◆ **What the exercise asks**: Beginning with the line that holds "flat.matrix_world = lean", set down each line of the data below through the very last, exactly as given, and nothing beyond that.

──────── Records for the exercise

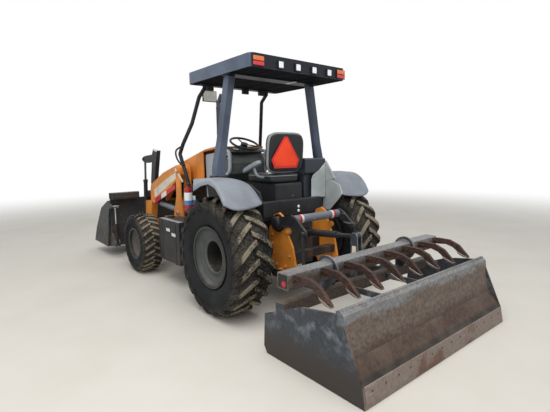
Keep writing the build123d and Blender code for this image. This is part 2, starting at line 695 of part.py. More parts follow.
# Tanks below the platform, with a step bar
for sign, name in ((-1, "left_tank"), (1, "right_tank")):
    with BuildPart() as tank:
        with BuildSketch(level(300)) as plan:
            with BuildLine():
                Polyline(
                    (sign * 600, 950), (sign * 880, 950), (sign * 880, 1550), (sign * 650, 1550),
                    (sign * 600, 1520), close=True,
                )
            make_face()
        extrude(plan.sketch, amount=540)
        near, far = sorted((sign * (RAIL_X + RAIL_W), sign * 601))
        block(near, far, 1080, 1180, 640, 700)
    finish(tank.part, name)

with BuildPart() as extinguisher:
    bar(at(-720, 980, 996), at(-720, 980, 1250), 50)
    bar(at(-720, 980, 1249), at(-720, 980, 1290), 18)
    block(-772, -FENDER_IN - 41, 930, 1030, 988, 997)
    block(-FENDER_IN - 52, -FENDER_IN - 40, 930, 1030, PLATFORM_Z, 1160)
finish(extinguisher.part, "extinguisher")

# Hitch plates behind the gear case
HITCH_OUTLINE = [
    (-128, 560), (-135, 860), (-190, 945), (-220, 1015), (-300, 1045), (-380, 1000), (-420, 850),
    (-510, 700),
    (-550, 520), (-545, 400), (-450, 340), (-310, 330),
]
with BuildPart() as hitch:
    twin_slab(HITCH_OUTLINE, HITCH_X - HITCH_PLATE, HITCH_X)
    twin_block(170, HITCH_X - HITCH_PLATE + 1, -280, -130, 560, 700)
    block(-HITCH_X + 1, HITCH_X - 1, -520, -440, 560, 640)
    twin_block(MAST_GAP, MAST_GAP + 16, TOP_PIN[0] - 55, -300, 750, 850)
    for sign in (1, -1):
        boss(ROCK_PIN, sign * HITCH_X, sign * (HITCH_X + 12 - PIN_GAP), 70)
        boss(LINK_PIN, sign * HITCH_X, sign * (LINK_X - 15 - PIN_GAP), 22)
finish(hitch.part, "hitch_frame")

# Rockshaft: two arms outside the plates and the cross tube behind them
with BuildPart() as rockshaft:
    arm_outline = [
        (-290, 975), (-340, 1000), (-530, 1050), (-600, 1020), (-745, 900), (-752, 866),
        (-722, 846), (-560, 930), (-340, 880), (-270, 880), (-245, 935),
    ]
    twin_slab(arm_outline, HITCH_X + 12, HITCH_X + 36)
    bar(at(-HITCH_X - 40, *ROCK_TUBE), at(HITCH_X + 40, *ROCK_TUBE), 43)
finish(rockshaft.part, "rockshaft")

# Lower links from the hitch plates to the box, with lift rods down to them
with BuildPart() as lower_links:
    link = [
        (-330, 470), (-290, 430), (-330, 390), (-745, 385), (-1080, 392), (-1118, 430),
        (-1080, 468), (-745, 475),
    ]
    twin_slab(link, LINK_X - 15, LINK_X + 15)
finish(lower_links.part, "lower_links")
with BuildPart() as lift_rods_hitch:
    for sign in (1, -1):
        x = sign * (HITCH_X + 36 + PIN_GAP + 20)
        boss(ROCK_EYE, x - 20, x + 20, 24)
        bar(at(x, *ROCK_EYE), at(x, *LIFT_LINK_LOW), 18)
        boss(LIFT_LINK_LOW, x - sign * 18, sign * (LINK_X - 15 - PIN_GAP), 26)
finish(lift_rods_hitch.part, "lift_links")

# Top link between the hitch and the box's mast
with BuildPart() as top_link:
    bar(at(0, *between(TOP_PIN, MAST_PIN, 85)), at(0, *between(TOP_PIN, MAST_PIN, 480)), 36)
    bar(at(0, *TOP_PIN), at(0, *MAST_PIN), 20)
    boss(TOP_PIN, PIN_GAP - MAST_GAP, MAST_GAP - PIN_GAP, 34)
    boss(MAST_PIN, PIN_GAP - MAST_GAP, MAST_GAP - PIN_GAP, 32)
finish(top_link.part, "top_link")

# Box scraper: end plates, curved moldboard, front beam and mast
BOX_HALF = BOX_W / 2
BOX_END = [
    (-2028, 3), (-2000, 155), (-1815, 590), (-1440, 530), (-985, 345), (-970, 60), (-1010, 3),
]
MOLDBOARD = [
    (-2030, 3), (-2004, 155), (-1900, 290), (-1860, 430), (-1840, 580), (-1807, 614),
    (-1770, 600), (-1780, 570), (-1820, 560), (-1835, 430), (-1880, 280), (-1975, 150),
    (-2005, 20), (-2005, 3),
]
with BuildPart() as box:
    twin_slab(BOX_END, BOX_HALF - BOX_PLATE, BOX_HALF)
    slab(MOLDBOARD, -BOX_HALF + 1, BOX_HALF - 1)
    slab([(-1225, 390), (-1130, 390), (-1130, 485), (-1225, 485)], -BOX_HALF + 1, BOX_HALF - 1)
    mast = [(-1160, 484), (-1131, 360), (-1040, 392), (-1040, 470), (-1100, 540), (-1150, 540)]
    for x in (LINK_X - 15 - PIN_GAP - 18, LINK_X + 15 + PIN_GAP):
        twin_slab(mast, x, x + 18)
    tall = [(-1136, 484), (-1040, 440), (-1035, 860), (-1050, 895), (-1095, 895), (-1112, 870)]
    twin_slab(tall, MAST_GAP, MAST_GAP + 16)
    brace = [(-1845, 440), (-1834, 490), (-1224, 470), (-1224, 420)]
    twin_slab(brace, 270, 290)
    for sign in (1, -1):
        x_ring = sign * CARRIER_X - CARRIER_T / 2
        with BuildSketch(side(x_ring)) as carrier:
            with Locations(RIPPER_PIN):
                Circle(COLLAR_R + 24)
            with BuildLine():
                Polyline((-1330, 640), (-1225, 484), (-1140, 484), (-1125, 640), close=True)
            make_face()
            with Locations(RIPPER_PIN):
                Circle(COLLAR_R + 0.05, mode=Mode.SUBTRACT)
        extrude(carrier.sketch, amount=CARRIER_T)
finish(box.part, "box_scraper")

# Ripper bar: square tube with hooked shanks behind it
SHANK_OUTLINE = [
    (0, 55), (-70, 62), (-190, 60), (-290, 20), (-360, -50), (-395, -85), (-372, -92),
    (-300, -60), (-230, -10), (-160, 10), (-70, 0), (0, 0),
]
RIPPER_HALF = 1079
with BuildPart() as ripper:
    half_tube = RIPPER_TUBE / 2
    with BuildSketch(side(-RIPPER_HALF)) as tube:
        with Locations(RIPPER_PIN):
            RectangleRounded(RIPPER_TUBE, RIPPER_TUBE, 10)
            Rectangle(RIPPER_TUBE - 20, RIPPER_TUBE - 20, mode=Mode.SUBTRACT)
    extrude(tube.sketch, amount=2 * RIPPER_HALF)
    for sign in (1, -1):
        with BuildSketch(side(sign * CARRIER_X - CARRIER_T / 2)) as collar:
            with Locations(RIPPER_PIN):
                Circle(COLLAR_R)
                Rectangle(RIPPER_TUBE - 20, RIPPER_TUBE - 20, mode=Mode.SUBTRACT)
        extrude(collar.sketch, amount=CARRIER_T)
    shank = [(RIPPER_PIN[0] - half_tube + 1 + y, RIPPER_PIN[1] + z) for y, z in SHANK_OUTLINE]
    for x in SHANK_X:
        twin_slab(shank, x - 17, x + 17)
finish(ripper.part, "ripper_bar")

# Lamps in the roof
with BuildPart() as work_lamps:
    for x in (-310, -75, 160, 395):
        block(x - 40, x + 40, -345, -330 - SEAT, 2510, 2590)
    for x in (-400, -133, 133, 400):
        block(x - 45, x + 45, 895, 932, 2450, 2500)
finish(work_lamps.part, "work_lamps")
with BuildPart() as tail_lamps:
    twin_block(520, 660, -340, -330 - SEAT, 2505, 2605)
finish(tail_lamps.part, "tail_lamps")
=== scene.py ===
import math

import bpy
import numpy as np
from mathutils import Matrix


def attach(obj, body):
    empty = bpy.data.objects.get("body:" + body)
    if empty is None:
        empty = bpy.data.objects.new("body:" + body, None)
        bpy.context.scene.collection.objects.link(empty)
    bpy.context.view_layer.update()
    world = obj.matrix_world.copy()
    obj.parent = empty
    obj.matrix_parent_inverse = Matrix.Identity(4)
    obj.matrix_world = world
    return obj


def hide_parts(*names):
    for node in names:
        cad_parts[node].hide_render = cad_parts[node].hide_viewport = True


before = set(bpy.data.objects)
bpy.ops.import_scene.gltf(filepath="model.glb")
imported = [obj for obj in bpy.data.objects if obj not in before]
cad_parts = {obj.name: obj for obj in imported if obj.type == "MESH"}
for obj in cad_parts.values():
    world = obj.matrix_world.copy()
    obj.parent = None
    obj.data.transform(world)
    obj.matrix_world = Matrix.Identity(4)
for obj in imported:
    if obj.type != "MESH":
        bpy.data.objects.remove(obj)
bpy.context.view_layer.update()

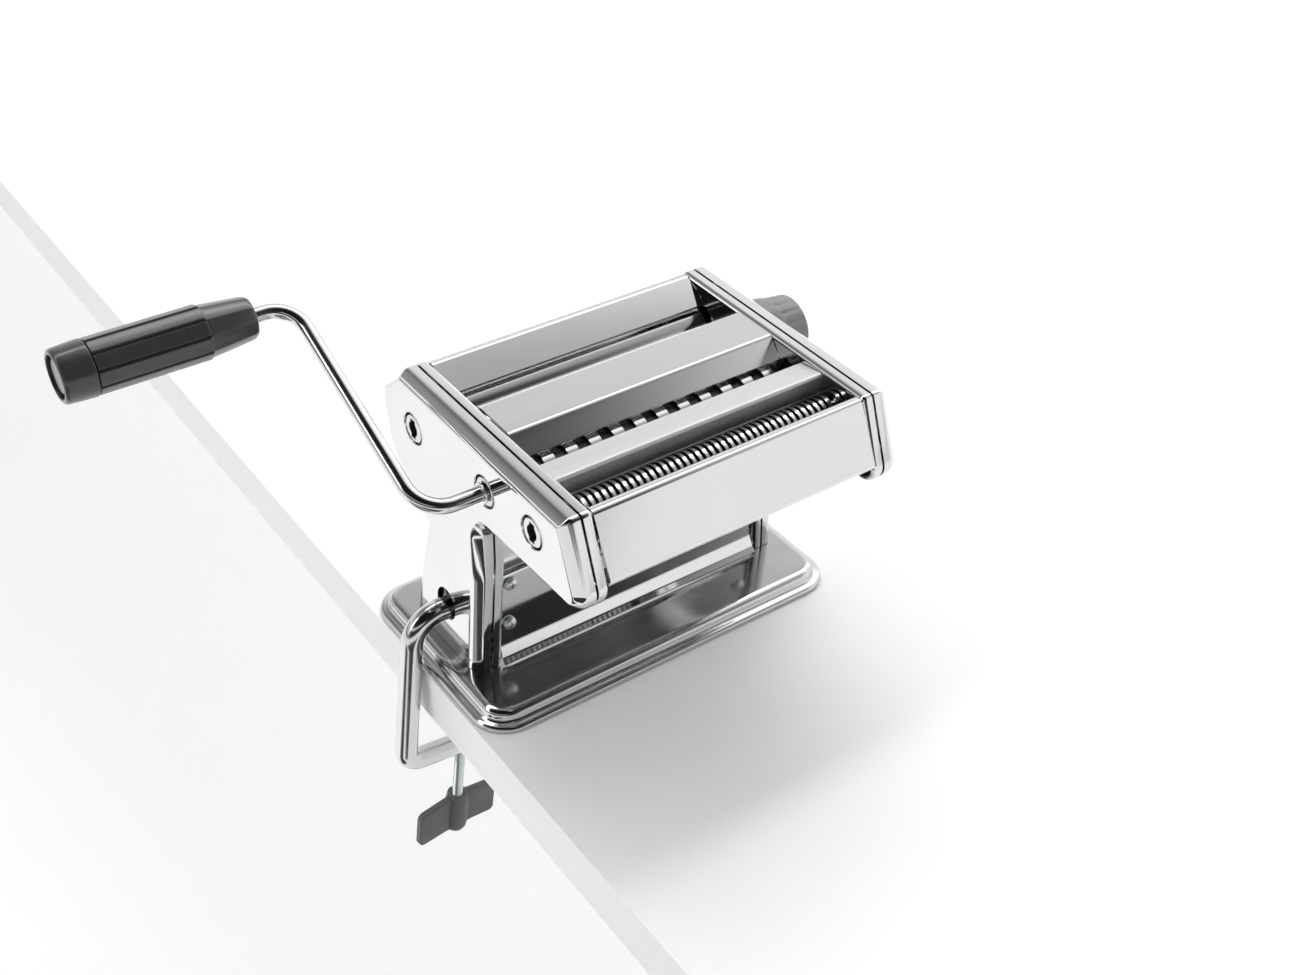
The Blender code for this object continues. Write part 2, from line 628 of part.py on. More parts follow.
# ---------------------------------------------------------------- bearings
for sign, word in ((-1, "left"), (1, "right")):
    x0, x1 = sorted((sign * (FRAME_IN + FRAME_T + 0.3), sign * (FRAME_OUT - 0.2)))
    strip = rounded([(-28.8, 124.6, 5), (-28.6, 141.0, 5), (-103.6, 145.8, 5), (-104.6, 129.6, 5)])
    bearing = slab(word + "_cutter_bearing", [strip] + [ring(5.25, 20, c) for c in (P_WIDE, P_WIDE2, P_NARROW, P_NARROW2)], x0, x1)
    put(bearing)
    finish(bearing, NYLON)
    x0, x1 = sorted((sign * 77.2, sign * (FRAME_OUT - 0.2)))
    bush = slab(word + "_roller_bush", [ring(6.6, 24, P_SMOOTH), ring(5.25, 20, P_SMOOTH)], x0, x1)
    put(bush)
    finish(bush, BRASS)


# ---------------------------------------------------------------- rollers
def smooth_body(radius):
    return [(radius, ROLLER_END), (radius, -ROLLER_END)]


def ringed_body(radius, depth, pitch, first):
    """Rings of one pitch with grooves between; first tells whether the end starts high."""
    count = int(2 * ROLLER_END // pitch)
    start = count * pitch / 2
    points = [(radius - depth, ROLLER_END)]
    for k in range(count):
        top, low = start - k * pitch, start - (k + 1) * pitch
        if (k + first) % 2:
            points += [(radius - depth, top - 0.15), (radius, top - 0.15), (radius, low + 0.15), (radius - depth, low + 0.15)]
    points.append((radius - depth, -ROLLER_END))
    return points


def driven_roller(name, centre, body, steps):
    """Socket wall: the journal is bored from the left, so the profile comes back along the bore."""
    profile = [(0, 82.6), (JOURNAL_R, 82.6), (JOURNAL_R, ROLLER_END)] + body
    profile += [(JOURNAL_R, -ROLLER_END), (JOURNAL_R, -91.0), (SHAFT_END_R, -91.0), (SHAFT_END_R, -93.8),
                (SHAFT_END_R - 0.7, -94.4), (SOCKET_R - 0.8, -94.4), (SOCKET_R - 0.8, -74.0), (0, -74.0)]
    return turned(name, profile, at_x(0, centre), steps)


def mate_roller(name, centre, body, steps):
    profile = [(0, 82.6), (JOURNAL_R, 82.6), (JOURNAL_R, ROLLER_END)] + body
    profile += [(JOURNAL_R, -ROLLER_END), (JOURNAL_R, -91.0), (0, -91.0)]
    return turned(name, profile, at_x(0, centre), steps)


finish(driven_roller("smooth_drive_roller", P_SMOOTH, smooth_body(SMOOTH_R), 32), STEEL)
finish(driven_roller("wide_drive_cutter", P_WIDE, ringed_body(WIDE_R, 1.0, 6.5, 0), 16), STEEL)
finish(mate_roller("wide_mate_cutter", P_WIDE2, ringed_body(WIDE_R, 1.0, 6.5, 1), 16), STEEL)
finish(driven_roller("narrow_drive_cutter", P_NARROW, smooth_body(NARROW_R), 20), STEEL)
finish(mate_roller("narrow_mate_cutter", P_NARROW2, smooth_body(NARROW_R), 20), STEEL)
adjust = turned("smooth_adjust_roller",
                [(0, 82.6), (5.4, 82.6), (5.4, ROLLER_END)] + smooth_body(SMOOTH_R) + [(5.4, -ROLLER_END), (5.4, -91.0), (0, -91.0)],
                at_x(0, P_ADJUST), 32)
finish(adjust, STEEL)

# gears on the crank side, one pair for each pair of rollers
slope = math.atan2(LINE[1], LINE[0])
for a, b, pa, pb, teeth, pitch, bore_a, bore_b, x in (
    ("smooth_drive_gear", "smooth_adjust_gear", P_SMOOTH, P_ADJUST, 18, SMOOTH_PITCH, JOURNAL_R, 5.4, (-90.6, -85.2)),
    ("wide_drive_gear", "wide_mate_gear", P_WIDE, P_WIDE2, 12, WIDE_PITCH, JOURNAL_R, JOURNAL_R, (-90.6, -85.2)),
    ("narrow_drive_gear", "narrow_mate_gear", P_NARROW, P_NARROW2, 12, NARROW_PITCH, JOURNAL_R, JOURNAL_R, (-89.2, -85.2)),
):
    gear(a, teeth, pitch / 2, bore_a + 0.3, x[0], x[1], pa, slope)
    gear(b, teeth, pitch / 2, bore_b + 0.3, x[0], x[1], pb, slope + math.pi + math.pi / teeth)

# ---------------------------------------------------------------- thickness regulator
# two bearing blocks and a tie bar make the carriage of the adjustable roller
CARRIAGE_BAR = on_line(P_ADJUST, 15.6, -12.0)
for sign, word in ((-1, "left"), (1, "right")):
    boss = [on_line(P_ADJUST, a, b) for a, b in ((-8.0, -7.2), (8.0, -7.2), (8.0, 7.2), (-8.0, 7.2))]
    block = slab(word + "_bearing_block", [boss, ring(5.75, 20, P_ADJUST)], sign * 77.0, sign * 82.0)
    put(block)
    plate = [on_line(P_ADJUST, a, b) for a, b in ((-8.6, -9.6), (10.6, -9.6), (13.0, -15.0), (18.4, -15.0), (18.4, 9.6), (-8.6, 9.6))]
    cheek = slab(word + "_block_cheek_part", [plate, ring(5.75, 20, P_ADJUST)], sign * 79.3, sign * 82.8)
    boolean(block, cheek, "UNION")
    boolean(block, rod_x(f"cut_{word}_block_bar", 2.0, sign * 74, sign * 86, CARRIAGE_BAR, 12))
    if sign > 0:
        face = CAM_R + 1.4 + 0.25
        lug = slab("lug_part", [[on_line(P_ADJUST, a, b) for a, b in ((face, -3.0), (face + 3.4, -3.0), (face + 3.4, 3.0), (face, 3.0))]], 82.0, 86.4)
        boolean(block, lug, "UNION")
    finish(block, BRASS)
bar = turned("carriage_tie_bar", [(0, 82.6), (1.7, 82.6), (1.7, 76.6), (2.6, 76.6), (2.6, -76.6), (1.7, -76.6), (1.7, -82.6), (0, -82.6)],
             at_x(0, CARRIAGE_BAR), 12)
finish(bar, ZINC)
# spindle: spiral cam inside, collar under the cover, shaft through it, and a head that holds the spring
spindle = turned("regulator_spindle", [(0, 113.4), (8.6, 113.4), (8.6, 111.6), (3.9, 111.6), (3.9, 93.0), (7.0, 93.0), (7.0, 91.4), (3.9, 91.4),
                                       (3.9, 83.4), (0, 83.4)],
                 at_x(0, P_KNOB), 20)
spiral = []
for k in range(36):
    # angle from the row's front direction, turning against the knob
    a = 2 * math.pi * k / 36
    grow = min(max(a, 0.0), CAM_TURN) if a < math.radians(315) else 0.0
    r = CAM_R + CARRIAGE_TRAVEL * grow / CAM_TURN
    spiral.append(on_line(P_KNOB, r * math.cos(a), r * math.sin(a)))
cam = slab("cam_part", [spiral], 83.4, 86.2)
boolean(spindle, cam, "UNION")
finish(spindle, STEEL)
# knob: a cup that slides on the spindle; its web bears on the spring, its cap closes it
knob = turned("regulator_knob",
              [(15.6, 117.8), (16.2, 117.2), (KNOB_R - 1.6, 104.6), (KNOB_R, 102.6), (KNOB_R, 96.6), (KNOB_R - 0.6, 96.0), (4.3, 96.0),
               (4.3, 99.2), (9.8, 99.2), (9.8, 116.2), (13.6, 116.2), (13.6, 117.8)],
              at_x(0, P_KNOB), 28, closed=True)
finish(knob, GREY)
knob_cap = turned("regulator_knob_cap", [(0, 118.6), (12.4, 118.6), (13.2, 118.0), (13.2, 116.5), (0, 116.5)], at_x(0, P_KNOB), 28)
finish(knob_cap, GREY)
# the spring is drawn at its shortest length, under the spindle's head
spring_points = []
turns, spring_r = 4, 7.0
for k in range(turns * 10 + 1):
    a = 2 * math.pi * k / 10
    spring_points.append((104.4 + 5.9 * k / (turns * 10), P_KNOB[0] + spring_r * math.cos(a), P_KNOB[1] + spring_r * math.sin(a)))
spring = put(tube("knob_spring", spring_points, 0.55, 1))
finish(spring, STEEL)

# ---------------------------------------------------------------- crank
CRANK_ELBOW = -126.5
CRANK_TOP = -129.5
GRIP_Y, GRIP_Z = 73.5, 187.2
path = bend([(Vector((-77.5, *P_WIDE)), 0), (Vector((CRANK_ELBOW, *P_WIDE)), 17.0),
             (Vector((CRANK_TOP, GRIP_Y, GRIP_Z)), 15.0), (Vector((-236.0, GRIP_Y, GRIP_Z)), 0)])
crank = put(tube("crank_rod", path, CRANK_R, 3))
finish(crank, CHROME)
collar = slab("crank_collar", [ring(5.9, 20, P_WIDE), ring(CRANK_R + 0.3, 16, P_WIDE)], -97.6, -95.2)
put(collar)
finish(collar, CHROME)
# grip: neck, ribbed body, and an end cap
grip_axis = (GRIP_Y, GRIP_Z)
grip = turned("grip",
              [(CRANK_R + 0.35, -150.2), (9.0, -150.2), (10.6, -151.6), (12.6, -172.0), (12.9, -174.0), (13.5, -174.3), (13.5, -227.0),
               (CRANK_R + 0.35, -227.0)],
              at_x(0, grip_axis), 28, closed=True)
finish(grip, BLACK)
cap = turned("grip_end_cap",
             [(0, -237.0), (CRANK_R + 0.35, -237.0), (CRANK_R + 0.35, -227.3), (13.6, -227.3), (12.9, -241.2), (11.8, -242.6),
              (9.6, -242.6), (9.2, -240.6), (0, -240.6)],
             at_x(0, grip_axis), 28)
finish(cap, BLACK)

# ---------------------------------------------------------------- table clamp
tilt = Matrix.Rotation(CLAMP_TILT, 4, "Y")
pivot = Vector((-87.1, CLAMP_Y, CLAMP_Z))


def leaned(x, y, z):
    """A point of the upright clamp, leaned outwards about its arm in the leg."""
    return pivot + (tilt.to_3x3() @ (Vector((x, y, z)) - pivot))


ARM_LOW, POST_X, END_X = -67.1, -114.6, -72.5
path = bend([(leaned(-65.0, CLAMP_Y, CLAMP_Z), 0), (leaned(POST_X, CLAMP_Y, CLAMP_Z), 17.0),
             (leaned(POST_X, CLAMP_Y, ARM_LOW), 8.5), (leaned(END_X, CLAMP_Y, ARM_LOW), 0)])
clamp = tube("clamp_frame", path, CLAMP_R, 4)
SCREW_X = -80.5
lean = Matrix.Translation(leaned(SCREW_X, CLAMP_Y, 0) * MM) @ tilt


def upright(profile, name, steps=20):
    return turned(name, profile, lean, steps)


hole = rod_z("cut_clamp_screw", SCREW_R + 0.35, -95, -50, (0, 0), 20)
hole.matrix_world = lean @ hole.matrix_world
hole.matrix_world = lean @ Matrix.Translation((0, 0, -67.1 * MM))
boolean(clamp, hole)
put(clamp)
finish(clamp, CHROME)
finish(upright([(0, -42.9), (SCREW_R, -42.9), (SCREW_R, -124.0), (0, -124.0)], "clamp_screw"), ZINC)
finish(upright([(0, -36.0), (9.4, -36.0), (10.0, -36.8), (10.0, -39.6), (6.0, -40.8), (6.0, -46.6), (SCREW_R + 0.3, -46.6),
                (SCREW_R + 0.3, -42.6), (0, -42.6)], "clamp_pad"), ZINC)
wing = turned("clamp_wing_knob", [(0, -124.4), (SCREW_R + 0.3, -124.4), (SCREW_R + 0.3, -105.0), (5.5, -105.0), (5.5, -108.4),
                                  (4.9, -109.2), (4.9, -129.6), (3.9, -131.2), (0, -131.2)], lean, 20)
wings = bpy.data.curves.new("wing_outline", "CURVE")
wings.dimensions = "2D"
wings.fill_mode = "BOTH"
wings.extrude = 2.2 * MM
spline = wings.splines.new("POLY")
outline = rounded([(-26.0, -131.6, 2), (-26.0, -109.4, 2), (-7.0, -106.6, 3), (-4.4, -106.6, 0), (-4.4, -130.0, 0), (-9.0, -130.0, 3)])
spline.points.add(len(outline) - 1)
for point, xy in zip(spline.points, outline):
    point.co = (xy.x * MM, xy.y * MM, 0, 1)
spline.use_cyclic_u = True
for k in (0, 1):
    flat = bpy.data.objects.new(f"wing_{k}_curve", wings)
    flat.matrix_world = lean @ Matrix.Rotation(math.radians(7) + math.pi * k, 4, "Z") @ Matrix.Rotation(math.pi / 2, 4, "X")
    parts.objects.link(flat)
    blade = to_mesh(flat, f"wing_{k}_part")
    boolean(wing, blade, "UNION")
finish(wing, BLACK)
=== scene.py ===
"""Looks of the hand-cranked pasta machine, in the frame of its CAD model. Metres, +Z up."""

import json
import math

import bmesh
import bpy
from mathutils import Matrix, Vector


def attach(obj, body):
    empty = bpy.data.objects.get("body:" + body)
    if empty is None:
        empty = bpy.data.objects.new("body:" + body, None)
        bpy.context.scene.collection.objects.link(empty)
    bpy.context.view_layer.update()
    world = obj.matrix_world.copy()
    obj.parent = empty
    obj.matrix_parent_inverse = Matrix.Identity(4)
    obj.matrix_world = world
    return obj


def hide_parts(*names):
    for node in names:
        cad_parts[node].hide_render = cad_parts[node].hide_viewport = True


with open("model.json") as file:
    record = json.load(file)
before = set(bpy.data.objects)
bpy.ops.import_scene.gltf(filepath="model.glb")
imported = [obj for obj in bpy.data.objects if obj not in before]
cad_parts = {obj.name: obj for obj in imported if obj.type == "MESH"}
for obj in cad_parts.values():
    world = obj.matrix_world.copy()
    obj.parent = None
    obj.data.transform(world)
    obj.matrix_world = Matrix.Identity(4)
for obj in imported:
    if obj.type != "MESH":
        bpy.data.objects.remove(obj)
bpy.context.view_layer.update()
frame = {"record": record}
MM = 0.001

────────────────

◆ **Result of this task**:
    flat.matrix_world = lean @ Matrix.Rotation(math.radians(7) + math.pi * k, 4, "Z") @ Matrix.Rotation(math.pi / 2, 4, "X")
    parts.objects.link(flat)
    blade = to_mesh(flat, f"wing_{k}_part")
    boolean(wing, blade, "UNION")
finish(wing, BLACK)
=== scene.py ===
"""Looks of the hand-cranked pasta machine, in the frame of its CAD model. Metres, +Z up."""

import json
import math

import bmesh
import bpy
from mathutils import Matrix, Vector


def attach(obj, body):
    empty = bpy.data.objects.get("body:" + body)
    if empty is None:
        empty = bpy.data.objects.new("body:" + body, None)
        bpy.context.scene.collection.objects.link(empty)
    bpy.context.view_layer.update()
    world = obj.matrix_world.copy()
    obj.parent = empty
    obj.matrix_parent_inverse = Matrix.Identity(4)
    obj.matrix_world = world
    return obj


def hide_parts(*names):
    for node in names:
        cad_parts[node].hide_render = cad_parts[node].hide_viewport = True


with open("model.json") as file:
    record = json.load(file)
before = set(bpy.data.objects)
bpy.ops.import_scene.gltf(filepath="model.glb")
imported = [obj for obj in bpy.data.objects if obj not in before]
cad_parts = {obj.name: obj for obj in imported if obj.type == "MESH"}
for obj in cad_parts.values():
    world = obj.matrix_world.copy()
    obj.parent = None
    obj.data.transform(world)
    obj.matrix_world = Matrix.Identity(4)
for obj in imported:
    if obj.type != "MESH":
        bpy.data.objects.remove(obj)
bpy.context.view_layer.update()
frame = {"record": record}
MM = 0.001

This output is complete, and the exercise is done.